By now, most of you have already heard about the earthquake that struck parts of Japan overnight, an event that killed 8 and injured 900. As the result of the quake, the Kashiwazaki-Kariwa Nuclear Plant experienced two separate incidents:
Four of the seven nuclear reactors at Tokyo Electric Power Co.'s Kashiwazaki-Kariwa nuclear power station, the world's largest nuclear power plant in terms of power output capacity, were operating or set to commence operation at the time of the earthquake and automatically shut down after sensing the strong quake.

But an electric transformer outside one of the reactors caught fire shortly after the quake. The fire was extinguished about two hours later. No radioactive leak has been detected.

It was the first fire at a nuclear plant to be caused by a quake and the Ministry of Economy, Trade and Industry is checking the cause, METI officials said.

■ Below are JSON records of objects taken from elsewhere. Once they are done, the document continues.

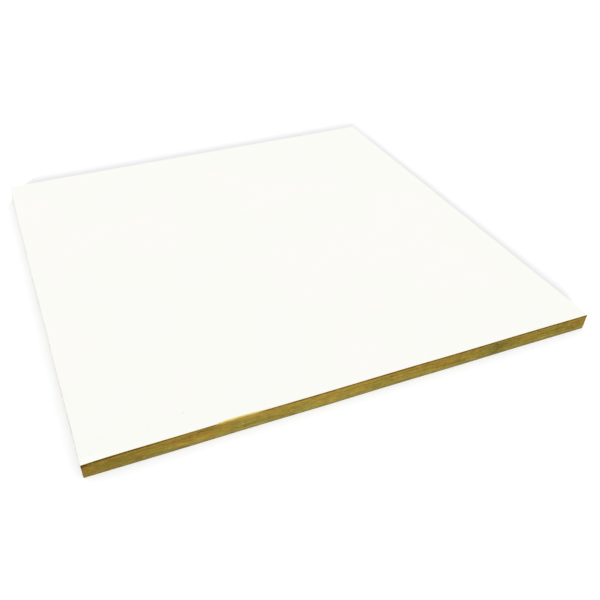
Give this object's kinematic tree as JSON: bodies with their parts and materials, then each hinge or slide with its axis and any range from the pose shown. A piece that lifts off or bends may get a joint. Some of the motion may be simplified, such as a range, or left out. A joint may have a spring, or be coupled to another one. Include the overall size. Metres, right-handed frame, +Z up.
{
  "type": "suspended ceiling tile",
  "caption": "Square flat acoustic ceiling panel: a raw-edged mineral wool board with a white painted tissue face and a plain tissue back, to lie in a 600 mm grid.",
  "frame": {"origin": "middle of the underside, which is the plain tissue's face", "axes": "+Z up through the thickness, out of the painted face; +X along the front edge; +Y towards the back edge"},
  "size_m": [0.595, 0.595, 0.02],
  "materials": {
    "bare_tissue": "plain glass-fibre tissue, matt",
    "raw_wool": "sawn resin-bonded mineral wool, fibrous, matt",
    "white_paint": "painted glass-fibre tissue, fine grain, matt"
  },
  "bodies": {
    "root": {"back_tissue": "bare_tissue", "mineral_wool_core": "raw_wool", "face_tissue": "white_paint"}
  },
  "joints": []
}
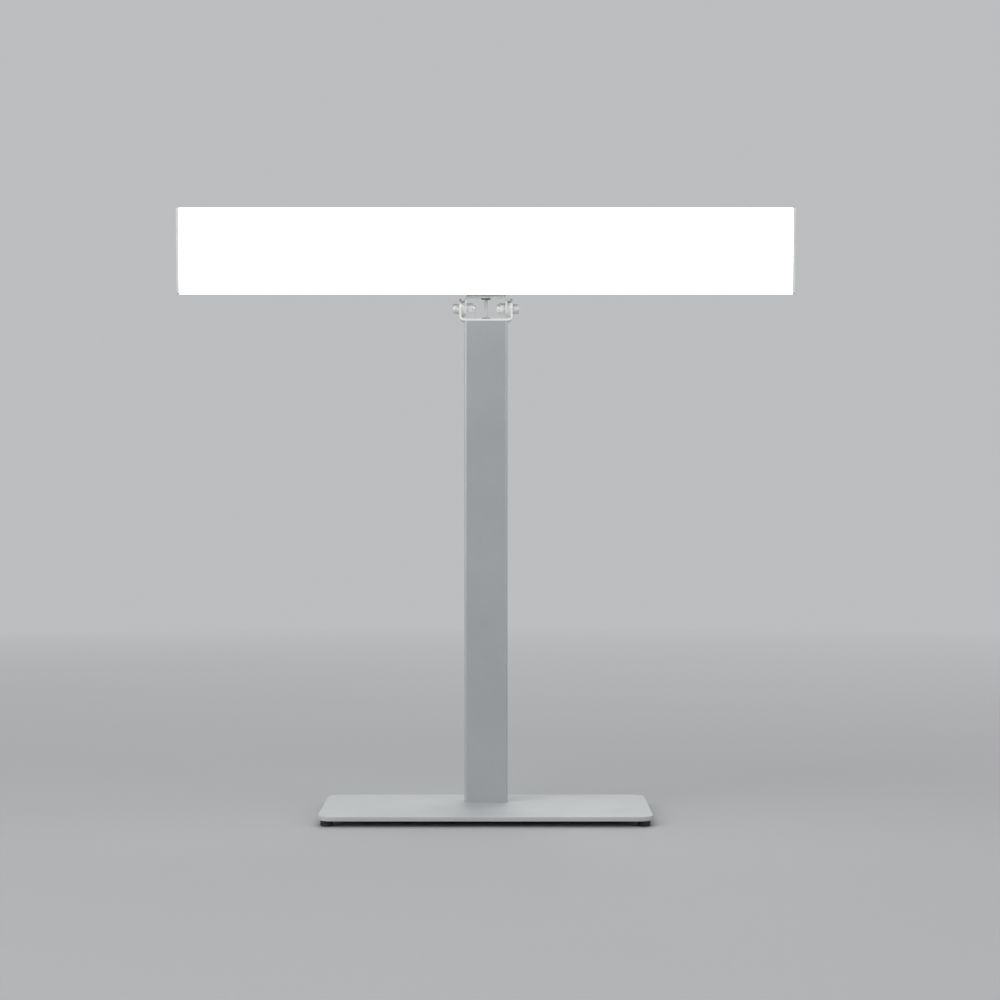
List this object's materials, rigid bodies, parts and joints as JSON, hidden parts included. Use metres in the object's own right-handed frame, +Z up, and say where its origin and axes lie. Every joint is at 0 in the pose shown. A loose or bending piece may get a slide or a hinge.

TEPCO announced later in the day that water containing radioactive material leaked from one of three reactors that had suspended operations for regular checks and some of the water was released into the nearby Sea of Japan.

But the level of the radioactive material in the water was below the legal standard, the utility company said.
In response, NEI's Steve Kerekes passed along some notes to keep in mind as press reports continue to come out of Japan:

U.S. nuclear power plants are built with a defense-in-depth philosophy that uses multiple safety barriers and redundant, physically separated safety systems to assure that public health and safety is assured even in severe circumstances like hurricanes and earthquakes.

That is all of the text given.